The complaint alleges that, on October 31, 1991, plaintiff sustained severe injuries when he fell on the dance floor of premises known as the Crane Club, located at 201 West 79th Street, New York, N.Y. Plaintiff's bill of particulars states that he fell on a wet, slippery and poorly illuminated dance floor, “with broken glass upon the said dance floor.”   At a deposition conducted on October 23, 1995, Dr. Jordan Josephson, plaintiff's brother, testified that he did not see plaintiff fall.   However, immediately afterward, Dr. Josephson noticed the condition of the floor.   He then informed a “busboy” or “ bouncer” that there was glass on the floor, whereupon, the person is alleged to have replied, “Oh, I know, we cleaned up some stuff before, I guess we missed some.”

Subsequently, depositions were taken from two employees, both of whom denied dropping any glass or liquid on the dance floor or seeing anyone else do so.   One of the witnesses stated that, on the night of the incident, other employees on duty would have included two busboys, a cashier, several bartenders, a coat check girl, a doorman and a D.J.
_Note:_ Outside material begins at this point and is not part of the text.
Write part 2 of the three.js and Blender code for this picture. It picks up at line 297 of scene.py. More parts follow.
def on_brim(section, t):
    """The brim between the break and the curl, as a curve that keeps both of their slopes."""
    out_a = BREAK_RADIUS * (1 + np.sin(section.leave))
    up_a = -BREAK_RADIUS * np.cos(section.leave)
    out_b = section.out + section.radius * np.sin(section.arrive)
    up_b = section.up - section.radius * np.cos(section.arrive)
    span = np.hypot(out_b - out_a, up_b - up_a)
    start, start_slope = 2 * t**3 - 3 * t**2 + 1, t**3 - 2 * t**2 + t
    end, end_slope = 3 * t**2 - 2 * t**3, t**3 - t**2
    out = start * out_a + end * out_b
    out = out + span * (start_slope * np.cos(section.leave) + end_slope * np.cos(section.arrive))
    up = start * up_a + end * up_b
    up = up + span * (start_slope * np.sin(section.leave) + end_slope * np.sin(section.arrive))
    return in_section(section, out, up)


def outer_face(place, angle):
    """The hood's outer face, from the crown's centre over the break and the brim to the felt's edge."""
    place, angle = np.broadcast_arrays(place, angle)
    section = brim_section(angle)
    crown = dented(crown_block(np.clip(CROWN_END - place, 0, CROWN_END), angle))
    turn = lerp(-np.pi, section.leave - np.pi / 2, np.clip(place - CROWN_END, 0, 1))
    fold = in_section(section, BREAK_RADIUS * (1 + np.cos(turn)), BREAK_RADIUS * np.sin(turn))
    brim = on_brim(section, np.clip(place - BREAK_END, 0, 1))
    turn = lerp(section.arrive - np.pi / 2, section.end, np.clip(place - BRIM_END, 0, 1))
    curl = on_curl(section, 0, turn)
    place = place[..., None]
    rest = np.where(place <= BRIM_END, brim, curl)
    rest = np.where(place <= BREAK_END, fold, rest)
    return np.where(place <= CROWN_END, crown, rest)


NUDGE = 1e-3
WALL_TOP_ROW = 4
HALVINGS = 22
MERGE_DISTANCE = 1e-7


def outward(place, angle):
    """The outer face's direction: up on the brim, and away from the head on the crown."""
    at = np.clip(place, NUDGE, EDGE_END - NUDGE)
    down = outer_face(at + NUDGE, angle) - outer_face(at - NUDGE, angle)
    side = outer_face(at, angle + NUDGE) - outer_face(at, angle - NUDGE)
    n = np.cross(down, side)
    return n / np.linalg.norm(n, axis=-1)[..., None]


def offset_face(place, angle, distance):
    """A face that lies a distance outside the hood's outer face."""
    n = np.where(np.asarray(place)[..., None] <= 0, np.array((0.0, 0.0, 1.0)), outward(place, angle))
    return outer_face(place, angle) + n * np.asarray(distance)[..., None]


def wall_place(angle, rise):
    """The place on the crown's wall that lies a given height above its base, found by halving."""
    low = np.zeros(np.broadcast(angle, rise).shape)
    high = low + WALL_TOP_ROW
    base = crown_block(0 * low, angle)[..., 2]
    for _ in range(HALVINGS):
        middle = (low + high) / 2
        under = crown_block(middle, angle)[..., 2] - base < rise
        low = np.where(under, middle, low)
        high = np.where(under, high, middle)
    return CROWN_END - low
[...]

Defendants moved to dismiss the complaint on the ground that plaintiff had failed to adduce any evidence in admissible form tending to show that defendants had actual or constructive notice of the slippery substance and glass on the dance floor or that they had created the hazardous condition (see, Rabat v. GNAC Corp., 180 A.D.2d 540, 579 N.Y.S.2d 407).   In opposition, plaintiff argued that discovery had not been completed and that examination of other employees would be likely to result in admissible evidence regarding defendants' actual or constructive notice of the condition.   Supreme Court agreed with defendants that “the motion cannot be defeated solely on the basis of inadmissible evidence.”
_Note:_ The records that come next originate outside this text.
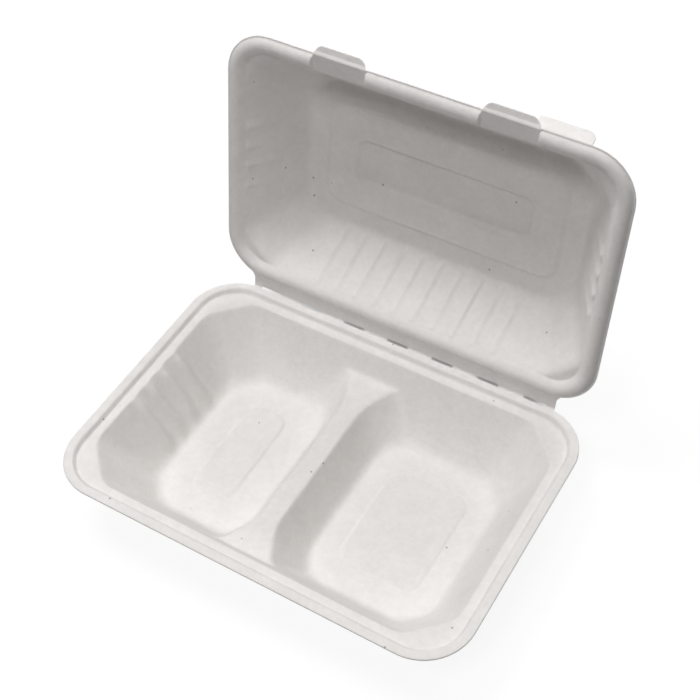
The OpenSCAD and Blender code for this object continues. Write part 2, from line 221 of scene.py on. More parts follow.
class Net:
    """Places of a sheet with round corners: rings from the outline inward, then a grid inside the last ring.

    x, y and inset hold every place. side is the Y part of the outline's direction outward: 1 on the rings'
    stretches that face +Y, -1 where they face -Y, and 0 in the grid."""

    def __init__(self, xs, ys, radius, insets, arc):
        cx, cy = xs[-1], ys[-1]
        turn = np.linspace(0, np.pi / 2, arc + 2)[1:-1]
        bx, by, nx, ny = [], [], [], []
        for line, angle in ((xs, -np.pi / 2), (ys, 0), (xs[::-1], np.pi / 2), (ys[::-1], np.pi)):
            flat = abs(math.sin(angle)) > 0.5
            bx.append(line if flat else np.full(len(line), cx * round(math.cos(angle))))
            by.append(np.full(len(line), cy * round(math.sin(angle))) if flat else line)
            nx.append(np.full(len(line), round(math.cos(angle))))
            ny.append(np.full(len(line), round(math.sin(angle))))
            sx = 1 if math.cos(angle + 0.1) > 0 else -1
            sy = 1 if math.sin(angle + 0.1) > 0 else -1
            bx.append(np.full(arc, cx * sx))
            by.append(np.full(arc, cy * sy))
            nx.append(np.cos(angle + turn))
            ny.append(np.sin(angle + turn))
        bx, by, nx, ny = (np.concatenate(a).astype(float) for a in (bx, by, nx, ny))
        out = (radius - np.array(insets))[:, None]
        self.rings, self.around = len(insets), len(bx)
        gx, gy = np.meshgrid(xs, ys, indexing="ij")
        edge = np.minimum(cx - np.abs(gx), cy - np.abs(gy)) + radius
        self.x = np.concatenate([(bx + nx * out).ravel(), gx.ravel()])
        self.y = np.concatenate([(by + ny * out).ravel(), gy.ravel()])
        self.inset = np.concatenate([np.repeat(insets, self.around), edge.ravel()])
        self.side = np.concatenate([np.tile(ny, self.rings), np.zeros(gx.size)])
        self.cells = (len(xs), len(ys))
        first = self.rings * self.around
        column = np.abs(xs[:, None] - bx).argmin(0)
        row = np.abs(ys[:, None] - by).argmin(0)
        self.inner = first + column * len(ys) + row
        self.faces = self.all_faces(first)

    def all_faces(self, first):
        """Quads between the rings, from the last ring to the grid, and inside the grid, seen from +Z."""
        m = self.around
        loop = np.vstack([np.arange(first).reshape(self.rings, m), self.inner])
        a, b = loop[:-1], loop[1:]
        quads = np.stack([a, np.roll(a, -1, 1), np.roll(b, -1, 1), b], -1).reshape(-1, 4)
        nx, ny = self.cells
        g = first + np.arange(nx * ny).reshape(nx, ny)
        grid = np.stack([g[:-1, :-1], g[1:, :-1], g[1:, 1:], g[:-1, 1:]], -1).reshape(-1, 4)
        return np.vstack([quads, grid])

    def closed(self, top, under):
        """Points and faces of the closed sheet between the heights top and under. Both share the outline."""
        n, m = len(self.x), self.around
        lower_points = np.stack([self.x, self.y, under], 1)[m:]
        points = np.concatenate([np.stack([self.x, self.y, top], 1), lower_points])
        low = np.where(self.faces < m, self.faces, self.faces + n - m)[:, ::-1]
        faces = []
        for quad in np.vstack([self.faces, low]).tolist():
            kept = [v for k, v in enumerate(quad) if v != quad[k - 1]]
            faces.append(kept)
        return points, faces


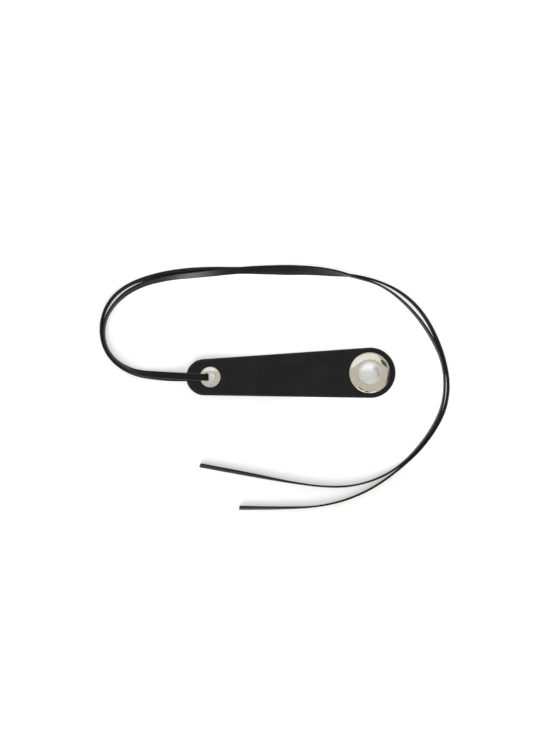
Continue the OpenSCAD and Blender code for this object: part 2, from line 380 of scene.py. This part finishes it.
def plated_metal(name, colour, shade, roughness, centre_x, ring_bump_mm, ring_size_mm=0.35, uneven=0.4):
    """Plated metal, with fine rings from turning or spinning round the axis at centre_x. Its colour
    varies softly from colour to shade, and its roughness by the share uneven either way."""
    material, tree, shader = node_material(name)
    vector = object_vector(tree)
    offset = vector_math(tree, "SUBTRACT", vector, (centre_x * MM, 0.0, 0.0))
    flat = vector_math(tree, "MULTIPLY", offset.outputs[0], (1.0, 1.0, 0.0))
    radius = vector_math(tree, "LENGTH", flat.outputs[0]).outputs["Value"]
    rings_at = add(tree, "ShaderNodeCombineXYZ", {"X": radius}).outputs[0]
    rings = noise(tree, rings_at, ring_size_mm, 4.0, 0.6)
    cloud = ramp(tree, noise(tree, vector, 5.0, 4.0, 0.6), 0.35, 0.7)
    tree.links.new(mix_colours(tree, cloud, colour, shade), shader.inputs["Base Color"])
    shader.inputs["Metallic"].default_value = 1.0
    smear = ramp(tree, noise(tree, vector, 1.8, 5.0, 0.65), 0.3, 0.75,
                 roughness * (1 - uneven), roughness * (1 + uneven))
    tree.links.new(smear, shader.inputs["Roughness"])
    ringed = bump(tree, rings, ring_bump_mm)
    tree.links.new(bump(tree, noise(tree, vector, 1.1, 2.0), 0.0009, ringed), shader.inputs["Normal"])
    return material


face_material = tab_leather("face_leather_black", (0.003, 0.003, 0.0033), (0.005, 0.005, 0.0054),
                            roughness=0.42, cell_mm=0.55, bump_mm=0.05, specular=0.2)
lining_material = tab_leather("lining_leather_black", (0.008, 0.0075, 0.007), (0.02, 0.018, 0.016),
                              roughness=0.68, cell_mm=0.8, bump_mm=0.07, specular=0.3)
lace_material = lace_leather("lace_leather_black")
eyelet_material = plated_metal("eyelet_nickel_plate", (0.77, 0.72, 0.62), (0.69, 0.64, 0.54), 0.15,
                               EYELET_X, 0.004)
washer_material = plated_metal("washer_nickel_plate", (0.66, 0.64, 0.6), (0.58, 0.55, 0.5), 0.26,
                               EYELET_X, 0.006)
rosette_material = plated_metal("rosette_nickel_plate", (0.75, 0.7, 0.58), (0.7, 0.64, 0.52), 0.11,
                                CONCHO_X, 0.0016, ring_size_mm=0.5)
dome_material = plated_metal("dome_satin_nickel", (0.92, 0.92, 0.89), (0.88, 0.88, 0.84), 0.38,
                             CONCHO_X, 0.0006, ring_size_mm=0.8, uneven=0.12)
stud_material = plated_metal("stud_turned_brass", (0.72, 0.56, 0.32), (0.62, 0.46, 0.25), 0.3,
                             CONCHO_X, 0.012)
screw_material = plated_metal("screw_nickel_plate", (0.62, 0.6, 0.56), (0.52, 0.5, 0.46), 0.24,
                              CONCHO_X, 0.012, ring_size_mm=0.25)


# ---------------------------------------------------------------- lace
def through(knots, values, at, held):
    """A smooth curve through values at the knots. The columns in held never pass the values beside them."""
    gaps = np.diff(knots)
    slopes = np.diff(values, axis=0) / gaps[:, None]
    tangents = np.empty_like(values)
    tangents[0], tangents[-1] = slopes[0], slopes[-1]
    before, after = gaps[:-1, None], gaps[1:, None]
    tangents[1:-1] = (slopes[:-1] * after + slopes[1:] * before) / (before + after)
    for column in held:
        left, right = slopes[:-1, column], slopes[1:, column]
        limit = 3 * np.minimum(abs(left), abs(right))
        inner = np.clip(tangents[1:-1, column], -limit, limit)
        tangents[1:-1, column] = np.where(left * right <= 0, 0.0, inner)
    i = np.clip(np.searchsorted(knots, at, side="right") - 1, 0, len(knots) - 2)
    gap = gaps[i][:, None]
    t = (at - knots[i])[:, None] / gap
    return ((2 * t**3 - 3 * t**2 + 1) * values[i] + (t**3 - 2 * t**2 + t) * gap * tangents[i]
            + (3 * t**2 - 2 * t**3) * values[i + 1] + (t**3 - t**2) * gap * tangents[i + 1])


def distances(points):
    """Distance along a line of points, from its first point."""
    steps = np.linalg.norm(np.diff(points[:, :3], axis=0), axis=1)
    return np.concatenate([[0.0], np.cumsum(steps)])


BLUR = 7.0  # how wide the easing of a route's corners is
BLUR_FROM, BLUR_FULL = 22.0, 62.0  # and between which distances along the route it comes in


def blurred(line, at):
    """The line averaged over some millimetres either way, and less near the eyelet and the free end."""
    result = line.copy()
    for i, s in enumerate(at):
        sigma = BLUR * min(1.0, max(0.0, (s - BLUR_FROM) / (BLUR_FULL - BLUR_FROM)))
        reach = min(3 * sigma, s, at[-1] - s)
        if reach < 1.0:
            continue
        near = abs(at - s) <= reach
        weight = np.exp(-0.5 * ((at[near] - s) / sigma) ** 2)
        result[i] = (line[near] * weight[:, None]).sum(0) / weight.sum()
    return result


def smooth_route(route, step=0.8):
    """Evenly spaced x, y, z and roll along a route, with its small corners eased out past the eyelet."""
    knots_at = np.asarray(route, float)
    knots = distances(knots_at)
    fine = np.arange(0.0, knots[-1], 0.5)
    line = through(knots, knots_at, fine, held=(2, 3))
    once = blurred(line, fine)
    eased = 2 * once - blurred(once, fine)
    run = distances(eased)
    even = np.linspace(0.0, run[-1], int(run[-1] / step) + 1)
    return np.stack([np.interp(even, run, eased[:, c]) for c in range(4)], axis=1), even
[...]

 The deposition testimony of plaintiff, submitted in opposition to the motion, “constitutes evidence in admissible form by someone with personal knowledge of the facts (Zuckerman v. City of New York, 49 N.Y.2d 557, 563 [427 N.Y.S.2d 595, 404 N.E.2d 718]).  Whether self-serving or not, it is sufficient to raise a triable issue” (Butler v. Helmsley-Spear, Inc., 198 A.D.2d 131, 132, 604 N.Y.S.2d 51;  see also, Piraeus Jewelry v. Interested Underwriters at Lloyd's, 246 A.D.2d 386, 387, 667 N.Y.S.2d 721).  Moreover, the testimony of plaintiff's brother, although inadmissible at trial, “may nevertheless be considered in determining whether a triable issue exists to defeat the motion” (Phillips v. Joseph Kantor & Co., 31 N.Y.2d 307, 312, 338 N.Y.S.2d 882, 291 N.E.2d 129 [Dead Man's Statute] ).   The substance of the testimony given by defendant's employees is not a denial that a hazardous substance was present on the dance floor but that they simply have no recollection concerning events on the night of the accident.   Thus, it would appear that plaintiff has raised an issue concerning the credibility of defendant's witnesses that should be determined by the trier of fact.   In addition the record suggests that, upon the motion, “facts essential to justify opposition may exist but cannot then be stated”, warranting its denial in order to permit further discovery to be conducted (CPLR 3212[f];  see, Ross v. Curtis-Palmer Hydro-Elec. Co., 81 N.Y.2d 494, 506, 601 N.Y.S.2d 49, 618 N.E.2d 82).